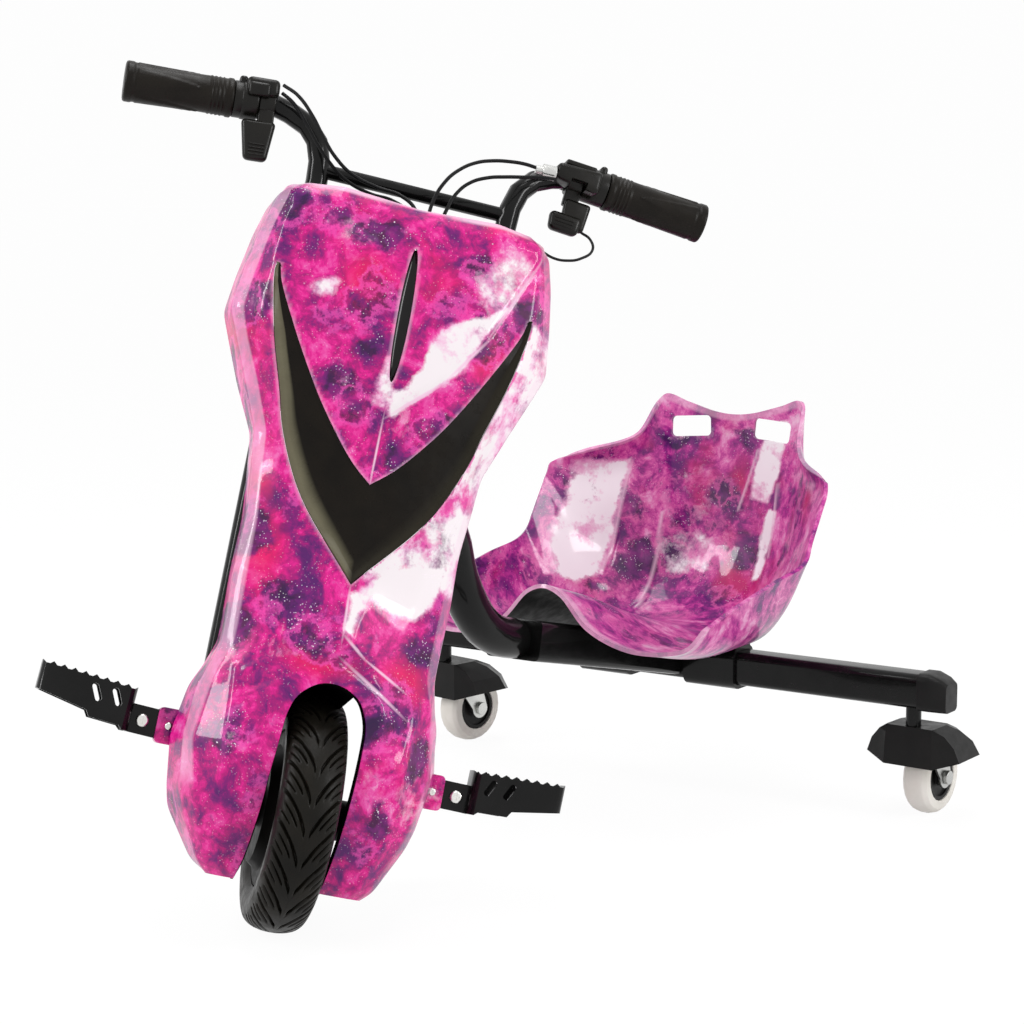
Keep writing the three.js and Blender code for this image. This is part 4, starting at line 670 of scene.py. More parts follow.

::::::::

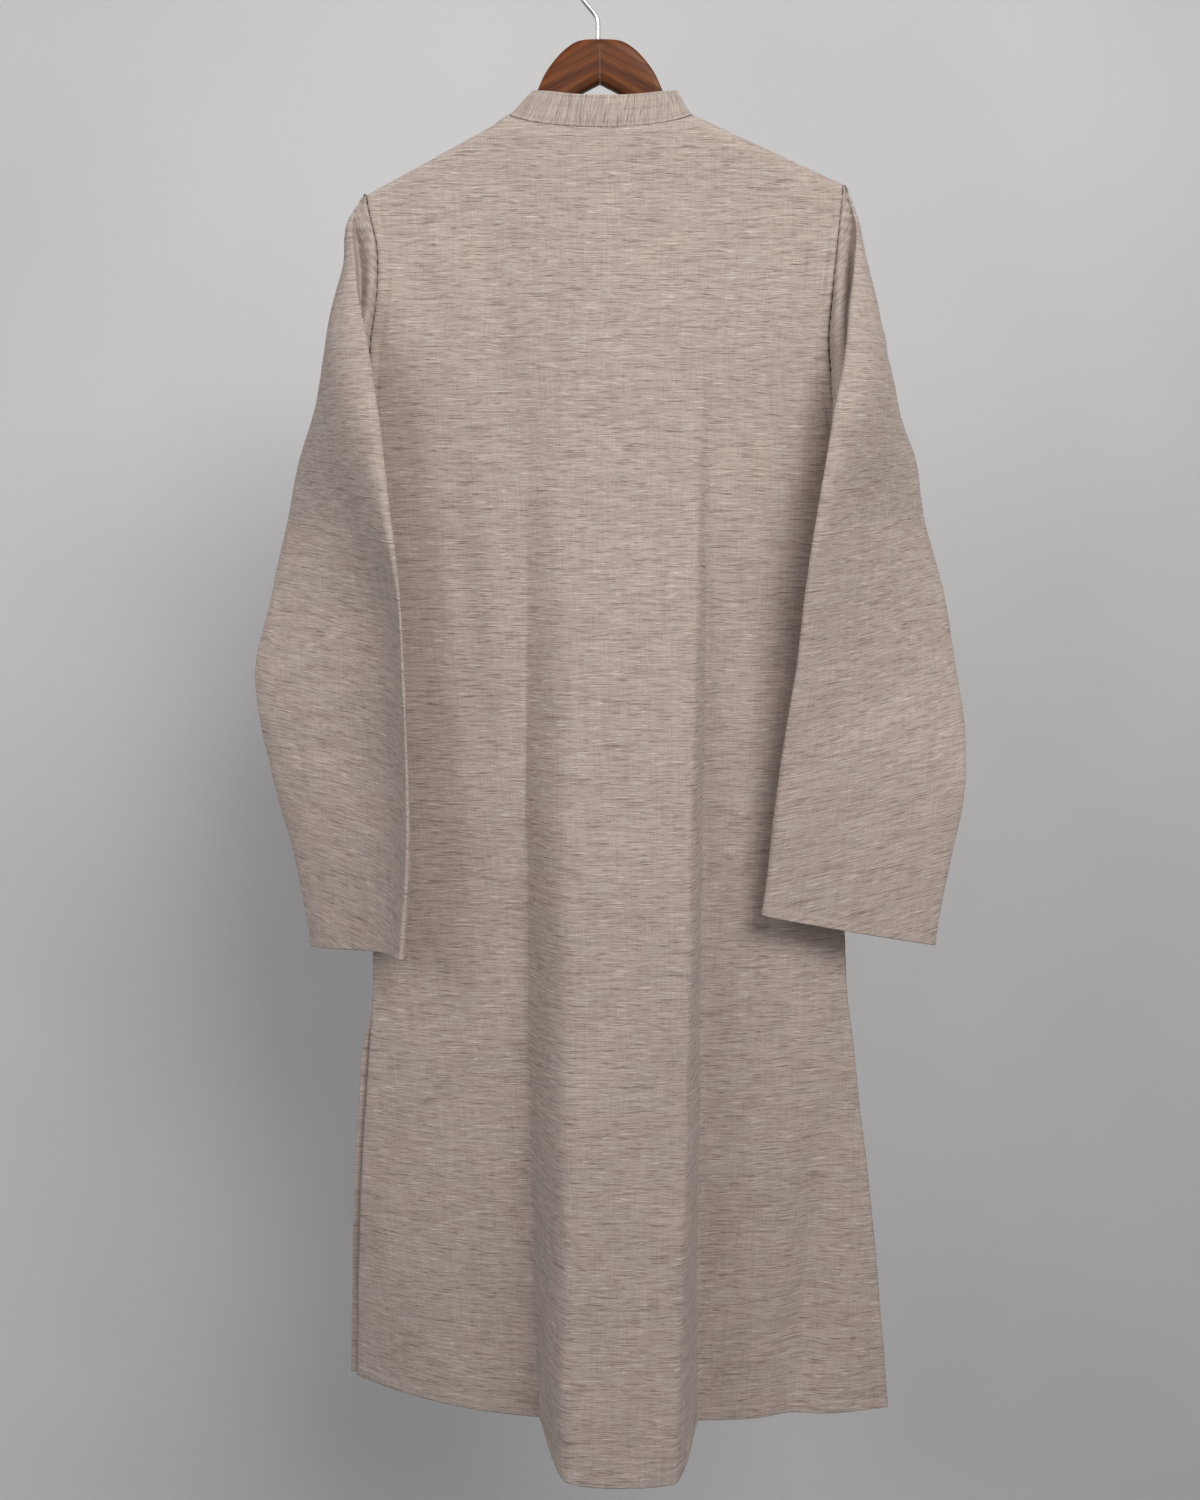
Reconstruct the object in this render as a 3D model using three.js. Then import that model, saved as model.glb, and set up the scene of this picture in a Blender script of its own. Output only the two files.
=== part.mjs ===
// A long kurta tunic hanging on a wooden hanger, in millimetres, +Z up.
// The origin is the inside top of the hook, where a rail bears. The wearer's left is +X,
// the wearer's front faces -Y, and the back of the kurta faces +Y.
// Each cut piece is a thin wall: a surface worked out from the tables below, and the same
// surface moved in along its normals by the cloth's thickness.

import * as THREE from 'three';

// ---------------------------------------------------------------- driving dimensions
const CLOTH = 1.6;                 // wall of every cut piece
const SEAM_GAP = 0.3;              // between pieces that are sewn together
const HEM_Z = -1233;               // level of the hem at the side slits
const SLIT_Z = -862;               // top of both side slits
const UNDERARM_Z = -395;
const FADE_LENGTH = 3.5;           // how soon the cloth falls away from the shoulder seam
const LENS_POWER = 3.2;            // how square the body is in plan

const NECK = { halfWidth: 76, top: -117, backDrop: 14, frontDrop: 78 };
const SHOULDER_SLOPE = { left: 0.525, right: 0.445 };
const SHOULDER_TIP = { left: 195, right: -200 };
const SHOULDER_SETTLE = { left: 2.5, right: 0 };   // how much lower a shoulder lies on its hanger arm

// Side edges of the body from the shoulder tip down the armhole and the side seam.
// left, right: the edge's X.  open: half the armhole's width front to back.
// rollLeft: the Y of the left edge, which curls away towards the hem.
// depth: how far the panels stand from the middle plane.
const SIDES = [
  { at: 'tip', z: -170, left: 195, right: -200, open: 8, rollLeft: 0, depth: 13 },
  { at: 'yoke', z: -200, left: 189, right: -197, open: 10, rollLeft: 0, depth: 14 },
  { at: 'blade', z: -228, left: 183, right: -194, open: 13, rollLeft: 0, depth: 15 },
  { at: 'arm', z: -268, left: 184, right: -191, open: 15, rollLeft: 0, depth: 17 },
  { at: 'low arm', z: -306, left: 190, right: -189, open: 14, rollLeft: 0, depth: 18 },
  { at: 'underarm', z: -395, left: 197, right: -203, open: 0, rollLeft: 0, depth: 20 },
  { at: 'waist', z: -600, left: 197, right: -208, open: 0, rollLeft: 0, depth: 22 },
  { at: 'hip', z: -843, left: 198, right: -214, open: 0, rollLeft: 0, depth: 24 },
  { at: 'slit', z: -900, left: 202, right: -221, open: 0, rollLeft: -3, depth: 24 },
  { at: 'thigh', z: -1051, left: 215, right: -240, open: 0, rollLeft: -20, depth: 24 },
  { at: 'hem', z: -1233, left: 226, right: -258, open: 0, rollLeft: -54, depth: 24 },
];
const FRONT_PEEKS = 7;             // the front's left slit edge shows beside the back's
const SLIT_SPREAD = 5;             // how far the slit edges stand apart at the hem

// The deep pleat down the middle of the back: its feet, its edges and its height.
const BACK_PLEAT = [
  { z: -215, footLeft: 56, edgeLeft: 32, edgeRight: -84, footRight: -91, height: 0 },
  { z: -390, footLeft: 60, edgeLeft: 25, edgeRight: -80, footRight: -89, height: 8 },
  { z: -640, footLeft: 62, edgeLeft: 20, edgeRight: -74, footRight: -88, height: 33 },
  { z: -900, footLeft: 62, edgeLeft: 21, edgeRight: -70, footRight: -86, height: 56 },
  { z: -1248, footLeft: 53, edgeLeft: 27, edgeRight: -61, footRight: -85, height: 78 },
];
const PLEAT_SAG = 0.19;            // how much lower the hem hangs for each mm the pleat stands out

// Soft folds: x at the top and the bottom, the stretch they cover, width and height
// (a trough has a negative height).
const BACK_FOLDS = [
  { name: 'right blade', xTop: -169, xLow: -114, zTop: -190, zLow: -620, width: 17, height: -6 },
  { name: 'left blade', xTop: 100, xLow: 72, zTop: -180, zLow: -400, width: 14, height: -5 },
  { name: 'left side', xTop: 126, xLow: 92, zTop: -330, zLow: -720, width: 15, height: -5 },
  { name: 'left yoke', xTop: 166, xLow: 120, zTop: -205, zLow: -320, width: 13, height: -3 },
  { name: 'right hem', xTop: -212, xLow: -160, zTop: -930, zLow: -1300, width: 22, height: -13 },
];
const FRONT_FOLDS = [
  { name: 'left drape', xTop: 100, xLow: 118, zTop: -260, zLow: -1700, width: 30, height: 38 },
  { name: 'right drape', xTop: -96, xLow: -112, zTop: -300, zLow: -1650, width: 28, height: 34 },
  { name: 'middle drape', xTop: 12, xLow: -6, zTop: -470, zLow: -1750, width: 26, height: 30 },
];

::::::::

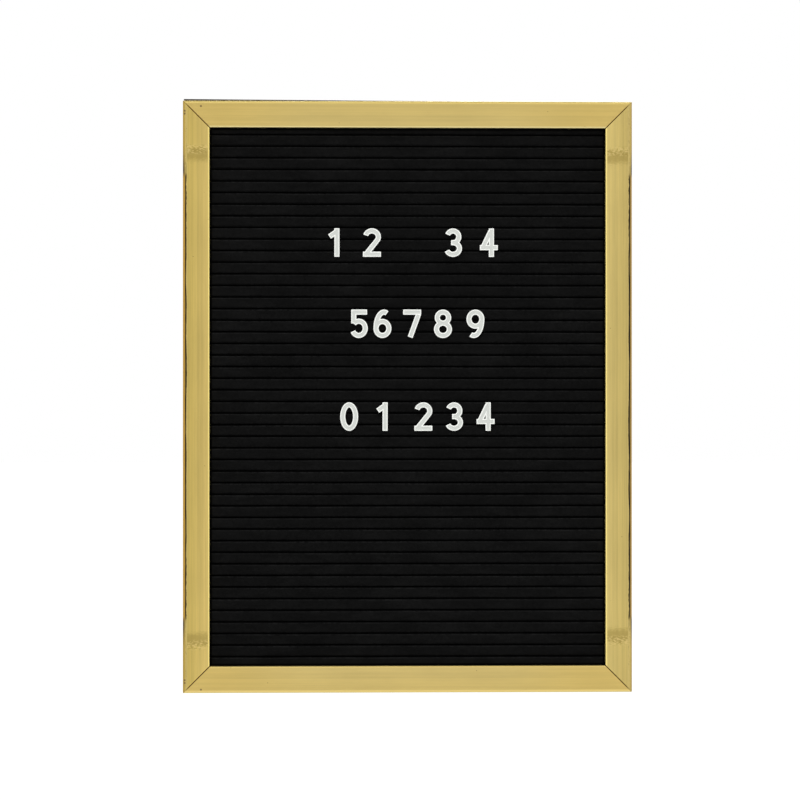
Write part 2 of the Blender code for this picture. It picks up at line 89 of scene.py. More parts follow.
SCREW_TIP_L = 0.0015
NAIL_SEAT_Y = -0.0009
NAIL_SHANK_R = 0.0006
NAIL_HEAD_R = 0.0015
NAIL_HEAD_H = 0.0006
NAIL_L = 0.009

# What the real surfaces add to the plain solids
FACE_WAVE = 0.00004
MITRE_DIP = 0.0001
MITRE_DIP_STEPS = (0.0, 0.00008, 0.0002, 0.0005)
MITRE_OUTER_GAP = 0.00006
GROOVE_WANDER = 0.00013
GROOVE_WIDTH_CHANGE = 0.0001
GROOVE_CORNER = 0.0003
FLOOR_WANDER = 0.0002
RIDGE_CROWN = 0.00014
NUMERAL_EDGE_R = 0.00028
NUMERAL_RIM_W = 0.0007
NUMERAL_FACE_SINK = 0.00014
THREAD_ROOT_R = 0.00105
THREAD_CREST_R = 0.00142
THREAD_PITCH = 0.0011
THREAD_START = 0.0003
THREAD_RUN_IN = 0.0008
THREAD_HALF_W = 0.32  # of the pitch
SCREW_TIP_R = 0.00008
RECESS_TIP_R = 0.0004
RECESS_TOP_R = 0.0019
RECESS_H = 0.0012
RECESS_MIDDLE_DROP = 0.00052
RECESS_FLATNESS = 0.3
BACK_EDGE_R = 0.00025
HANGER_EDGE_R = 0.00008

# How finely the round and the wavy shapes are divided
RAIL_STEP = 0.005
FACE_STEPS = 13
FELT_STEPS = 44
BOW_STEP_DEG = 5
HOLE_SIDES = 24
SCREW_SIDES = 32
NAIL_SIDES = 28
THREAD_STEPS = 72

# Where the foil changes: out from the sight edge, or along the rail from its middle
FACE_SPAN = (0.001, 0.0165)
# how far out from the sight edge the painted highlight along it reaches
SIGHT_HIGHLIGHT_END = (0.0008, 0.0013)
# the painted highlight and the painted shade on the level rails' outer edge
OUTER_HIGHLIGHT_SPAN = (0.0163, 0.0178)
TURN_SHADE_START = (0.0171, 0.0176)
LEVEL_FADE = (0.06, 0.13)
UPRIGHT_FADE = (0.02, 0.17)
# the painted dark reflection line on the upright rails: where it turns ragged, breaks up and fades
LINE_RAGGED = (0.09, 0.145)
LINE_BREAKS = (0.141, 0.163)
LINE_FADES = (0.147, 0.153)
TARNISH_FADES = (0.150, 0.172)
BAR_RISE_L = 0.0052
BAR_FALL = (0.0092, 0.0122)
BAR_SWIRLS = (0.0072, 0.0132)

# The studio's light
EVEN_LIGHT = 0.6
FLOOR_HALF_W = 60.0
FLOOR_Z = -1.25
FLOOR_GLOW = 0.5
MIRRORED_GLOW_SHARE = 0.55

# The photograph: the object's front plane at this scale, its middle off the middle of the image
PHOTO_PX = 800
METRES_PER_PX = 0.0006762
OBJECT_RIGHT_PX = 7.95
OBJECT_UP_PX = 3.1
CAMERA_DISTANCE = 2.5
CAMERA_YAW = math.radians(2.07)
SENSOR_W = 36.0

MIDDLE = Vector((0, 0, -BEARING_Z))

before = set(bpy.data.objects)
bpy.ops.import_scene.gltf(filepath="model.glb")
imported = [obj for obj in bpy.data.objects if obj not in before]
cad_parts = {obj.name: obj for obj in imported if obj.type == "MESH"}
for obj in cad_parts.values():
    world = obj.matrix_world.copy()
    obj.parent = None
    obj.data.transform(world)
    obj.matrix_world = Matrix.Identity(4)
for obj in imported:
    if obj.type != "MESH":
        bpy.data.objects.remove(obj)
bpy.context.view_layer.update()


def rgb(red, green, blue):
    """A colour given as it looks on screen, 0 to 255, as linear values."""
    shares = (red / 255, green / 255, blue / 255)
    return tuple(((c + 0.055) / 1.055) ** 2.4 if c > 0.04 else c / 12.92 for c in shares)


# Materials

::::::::

• Written exercise: Start with the line that holds "before = set(bpy.data.objects)" and finish with the line that holds "bpy.context.view_layer.update()". Transcribe each line in between exactly, and those two as well.

• Solved problem:
before = set(bpy.data.objects)
bpy.ops.import_scene.gltf(filepath="model.glb")
imported = [obj for obj in bpy.data.objects if obj not in before]
cad_parts = {obj.name: obj for obj in imported if obj.type == "MESH"}
for obj in cad_parts.values():
    world = obj.matrix_world.copy()
    obj.parent = None
    obj.data.transform(world)
    obj.matrix_world = Matrix.Identity(4)
for obj in imported:
    if obj.type != "MESH":
        bpy.data.objects.remove(obj)
bpy.context.view_layer.update()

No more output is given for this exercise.